— BEGIN DATA PROVIDED —

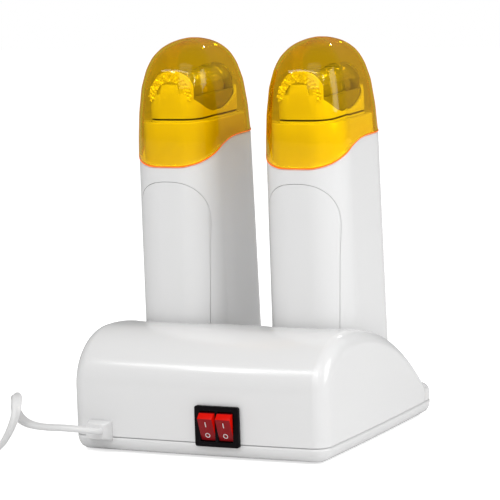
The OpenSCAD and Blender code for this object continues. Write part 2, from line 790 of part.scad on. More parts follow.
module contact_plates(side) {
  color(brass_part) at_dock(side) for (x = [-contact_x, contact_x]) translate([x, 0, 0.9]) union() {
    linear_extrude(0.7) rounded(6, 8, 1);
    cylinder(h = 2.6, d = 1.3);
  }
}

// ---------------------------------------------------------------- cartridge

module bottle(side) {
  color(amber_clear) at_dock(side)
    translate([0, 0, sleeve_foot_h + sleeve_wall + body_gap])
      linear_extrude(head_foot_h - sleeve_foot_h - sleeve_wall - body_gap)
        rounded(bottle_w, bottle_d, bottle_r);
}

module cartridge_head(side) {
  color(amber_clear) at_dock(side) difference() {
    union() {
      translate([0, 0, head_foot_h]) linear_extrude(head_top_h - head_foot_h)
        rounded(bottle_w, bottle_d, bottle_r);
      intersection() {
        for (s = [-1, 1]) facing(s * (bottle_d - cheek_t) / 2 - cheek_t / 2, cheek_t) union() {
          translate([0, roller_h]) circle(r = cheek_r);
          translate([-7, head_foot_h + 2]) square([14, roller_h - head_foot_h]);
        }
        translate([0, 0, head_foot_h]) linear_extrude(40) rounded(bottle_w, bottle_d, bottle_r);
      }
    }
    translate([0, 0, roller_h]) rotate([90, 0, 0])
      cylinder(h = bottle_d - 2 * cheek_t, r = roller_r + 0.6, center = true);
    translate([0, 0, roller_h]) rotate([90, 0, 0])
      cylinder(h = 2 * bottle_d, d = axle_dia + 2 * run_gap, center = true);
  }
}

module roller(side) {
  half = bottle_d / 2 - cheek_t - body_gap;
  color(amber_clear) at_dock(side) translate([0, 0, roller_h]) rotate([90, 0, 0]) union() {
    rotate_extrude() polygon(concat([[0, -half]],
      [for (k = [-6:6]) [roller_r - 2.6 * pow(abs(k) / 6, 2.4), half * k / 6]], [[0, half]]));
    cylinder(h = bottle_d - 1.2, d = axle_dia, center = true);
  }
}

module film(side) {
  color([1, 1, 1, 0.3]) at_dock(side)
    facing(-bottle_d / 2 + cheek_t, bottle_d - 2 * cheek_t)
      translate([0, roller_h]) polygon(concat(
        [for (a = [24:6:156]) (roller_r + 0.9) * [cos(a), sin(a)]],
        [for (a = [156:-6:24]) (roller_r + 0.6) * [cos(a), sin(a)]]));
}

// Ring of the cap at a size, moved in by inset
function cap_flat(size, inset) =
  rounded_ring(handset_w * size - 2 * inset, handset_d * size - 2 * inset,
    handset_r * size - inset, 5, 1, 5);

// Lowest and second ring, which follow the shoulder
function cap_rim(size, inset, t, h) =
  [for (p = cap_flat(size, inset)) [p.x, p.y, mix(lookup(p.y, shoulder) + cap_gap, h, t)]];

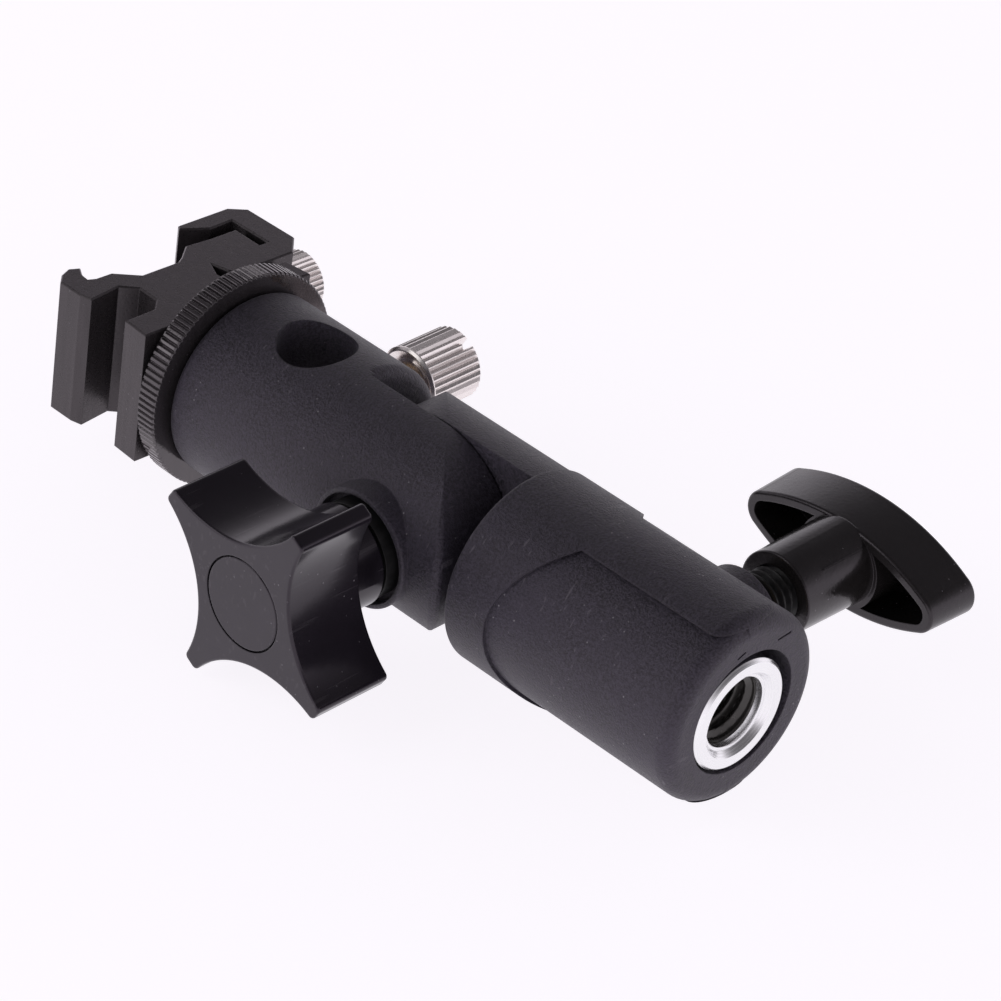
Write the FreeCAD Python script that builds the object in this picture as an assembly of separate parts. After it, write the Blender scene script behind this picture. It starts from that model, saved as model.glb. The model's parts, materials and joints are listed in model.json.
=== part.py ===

— END DATA PROVIDED —

Repeat the records above exactly.

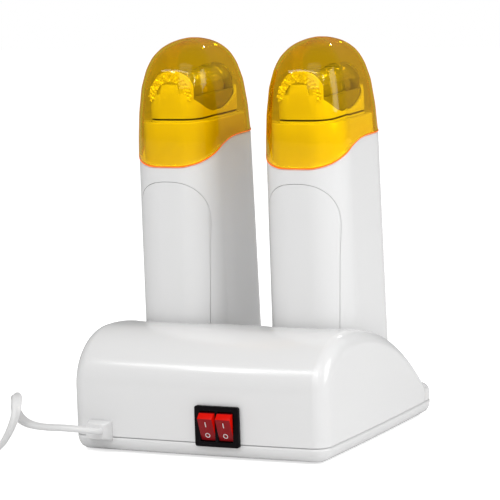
The OpenSCAD and Blender code for this object continues. Write part 2, from line 790 of part.scad on. More parts follow.
module contact_plates(side) {
  color(brass_part) at_dock(side) for (x = [-contact_x, contact_x]) translate([x, 0, 0.9]) union() {
    linear_extrude(0.7) rounded(6, 8, 1);
    cylinder(h = 2.6, d = 1.3);
  }
}

// ---------------------------------------------------------------- cartridge

module bottle(side) {
  color(amber_clear) at_dock(side)
    translate([0, 0, sleeve_foot_h + sleeve_wall + body_gap])
      linear_extrude(head_foot_h - sleeve_foot_h - sleeve_wall - body_gap)
        rounded(bottle_w, bottle_d, bottle_r);
}

module cartridge_head(side) {
  color(amber_clear) at_dock(side) difference() {
    union() {
      translate([0, 0, head_foot_h]) linear_extrude(head_top_h - head_foot_h)
        rounded(bottle_w, bottle_d, bottle_r);
      intersection() {
        for (s = [-1, 1]) facing(s * (bottle_d - cheek_t) / 2 - cheek_t / 2, cheek_t) union() {
          translate([0, roller_h]) circle(r = cheek_r);
          translate([-7, head_foot_h + 2]) square([14, roller_h - head_foot_h]);
        }
        translate([0, 0, head_foot_h]) linear_extrude(40) rounded(bottle_w, bottle_d, bottle_r);
      }
    }
    translate([0, 0, roller_h]) rotate([90, 0, 0])
      cylinder(h = bottle_d - 2 * cheek_t, r = roller_r + 0.6, center = true);
    translate([0, 0, roller_h]) rotate([90, 0, 0])
      cylinder(h = 2 * bottle_d, d = axle_dia + 2 * run_gap, center = true);
  }
}

module roller(side) {
  half = bottle_d / 2 - cheek_t - body_gap;
  color(amber_clear) at_dock(side) translate([0, 0, roller_h]) rotate([90, 0, 0]) union() {
    rotate_extrude() polygon(concat([[0, -half]],
      [for (k = [-6:6]) [roller_r - 2.6 * pow(abs(k) / 6, 2.4), half * k / 6]], [[0, half]]));
    cylinder(h = bottle_d - 1.2, d = axle_dia, center = true);
  }
}

module film(side) {
  color([1, 1, 1, 0.3]) at_dock(side)
    facing(-bottle_d / 2 + cheek_t, bottle_d - 2 * cheek_t)
      translate([0, roller_h]) polygon(concat(
        [for (a = [24:6:156]) (roller_r + 0.9) * [cos(a), sin(a)]],
        [for (a = [156:-6:24]) (roller_r + 0.6) * [cos(a), sin(a)]]));
}

// Ring of the cap at a size, moved in by inset
function cap_flat(size, inset) =
  rounded_ring(handset_w * size - 2 * inset, handset_d * size - 2 * inset,
    handset_r * size - inset, 5, 1, 5);

// Lowest and second ring, which follow the shoulder
function cap_rim(size, inset, t, h) =
  [for (p = cap_flat(size, inset)) [p.x, p.y, mix(lookup(p.y, shoulder) + cap_gap, h, t)]];

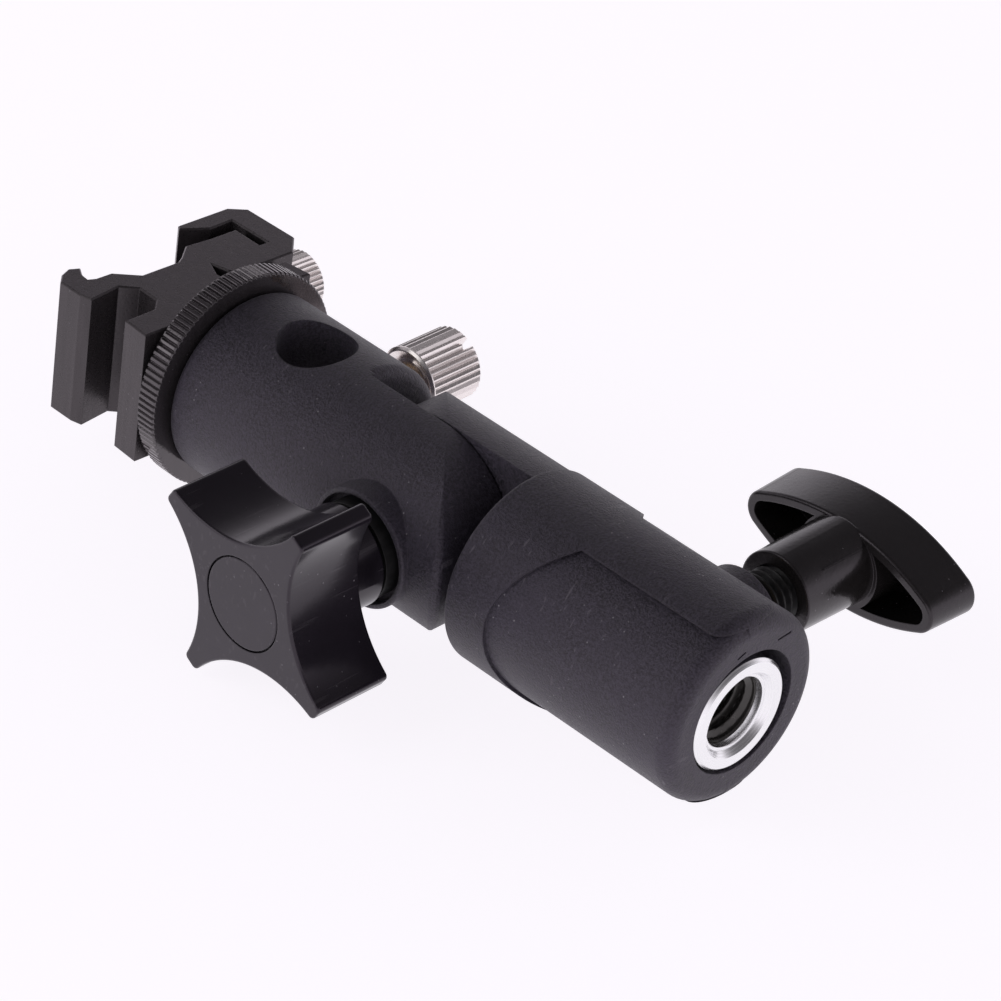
Write the FreeCAD Python script that builds the object in this picture as an assembly of separate parts. After it, write the Blender scene script behind this picture. It starts from that model, saved as model.glb. The model's parts, materials and joints are listed in model.json.
=== part.py ===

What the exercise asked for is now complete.